Practical Steps for Digital Safety

Don't go hunting for pictures from the dark web out of boredom. Most of what you find is either a scam, malware, or something that will genuinely ruin your day (and potentially get you on a watch list).

If you want to tighten your own security:

  • Use a Metadata Scrubber: Before posting photos to public forums, use a tool like Scrubber (iOS) or various open-source desktop apps to wipe the GPS data.
  • Disable Location Services for your Camera: Go into your phone settings and stop the camera app from tagging your location in the first place.
  • Be Skeptical of "Dark Web" Archives: Most "archived" dark web photos on the surface web are actually bait for malware. Clicking that "Leaked Mystery Folder" link is the fastest way to get a keylogger on your laptop.
  • Understand Tor’s Purpose: Use the Tor browser for its intended purpose—privacy and bypassing censorship—rather than as a "sightseeing" tool for the macabre.
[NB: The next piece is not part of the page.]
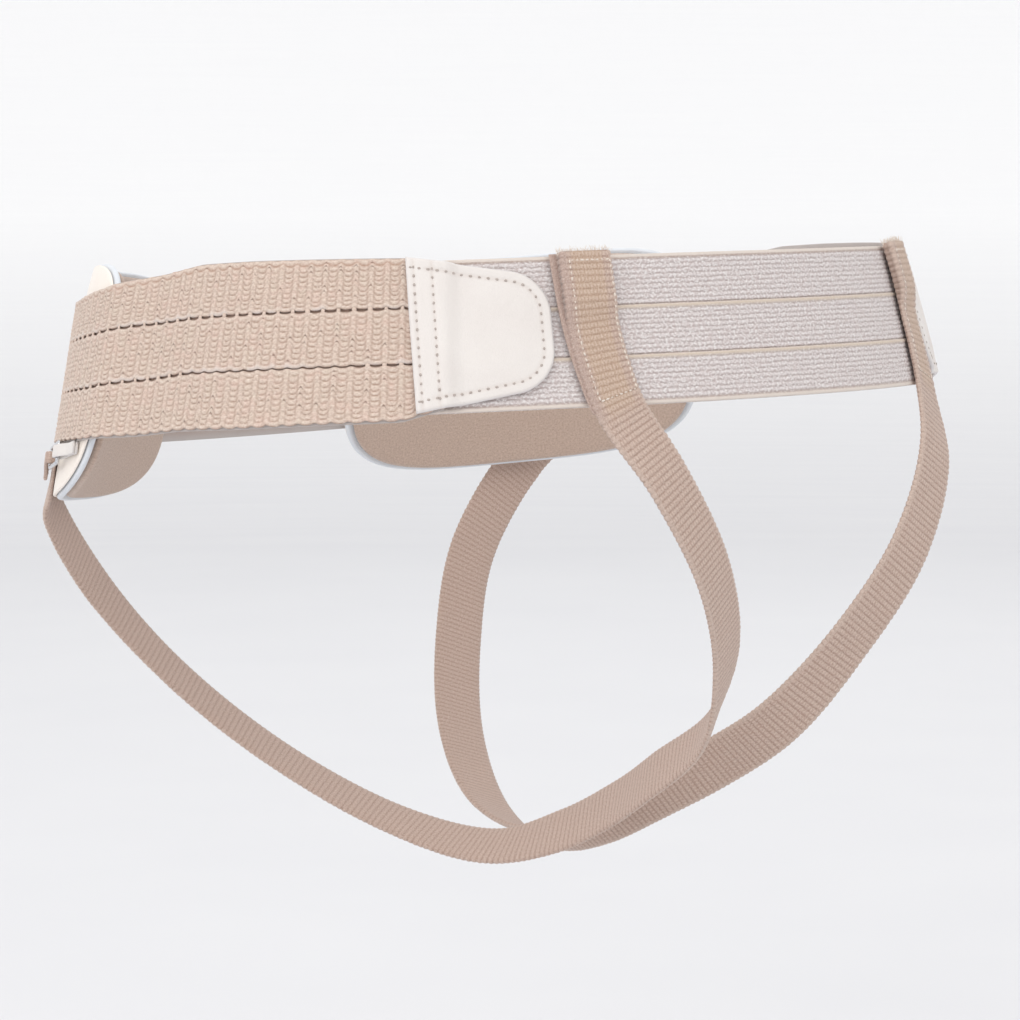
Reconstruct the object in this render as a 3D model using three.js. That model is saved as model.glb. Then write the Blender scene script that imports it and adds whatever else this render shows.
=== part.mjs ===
import * as THREE from 'three';

// Hips that the belt is shaped to: wearer faces -Y, wearer's left is +X
const hipHalfWidth = 155.7;
const hipHalfDepth = 124.2;
const hipSquareness = 2.17;
const backRise = 8.1;
const frontDrop = 15;
const frontLean = 7.8;
const backLean = 17;

// Clearance between two faces that touch
const seat = 0.3;

// Elastic band across the back, in three lanes parted by two raised welts
const backBandWidth = 50;
const backBandThick = 1.8;
const weltWidth = 1.8;
const weltHeight = 0.4;

// Knitted band round the front, in three lanes parted by two grooves
const frontBandWidth = 54;
const frontBandThick = 2.2;
const frontBandStart = 134.5;
const bandOverlap = 80;
const grooveWidth = 2;
const grooveDepth = 0.8;

// Heights of the front band's edges and lane lines, as shares of its width; `from` is the distance
// past the pads' rear edge, as a share of the pads' width. Stretched over the pads, the band narrows
const frontBandHeights = [
  { from: -0.956, top: 0.44, upper: 0.165, lower: -0.165, foot: -0.467 },
  { from: -0.864, top: 0.472, upper: 0.17, lower: -0.169, foot: -0.505 },
  { from: -0.474, top: 0.508, upper: 0.187, lower: -0.157, foot: -0.502 },
  { from: -0.312, top: 0.516, upper: 0.191, lower: -0.149, foot: -0.491 },
  { from: -0.129, top: 0.464, upper: 0.172, lower: -0.174, foot: -0.508 },
  { from: 0.018, top: 0.42, upper: 0.138, lower: -0.202, foot: -0.519 },
  { from: 0.232, top: 0.38, upper: 0.12, lower: -0.207, foot: -0.519 },
];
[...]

The real dark web isn't a horror movie. It's a complicated, slow, and often frustrating place where people go when they have something to hide. Most of the time, the "something" is just boring data, not a scary picture. Stay skeptical of the hype.

Check your own photo settings today. You’d be surprised what you’re accidentally sharing with the world every time you snap a selfie in your living room.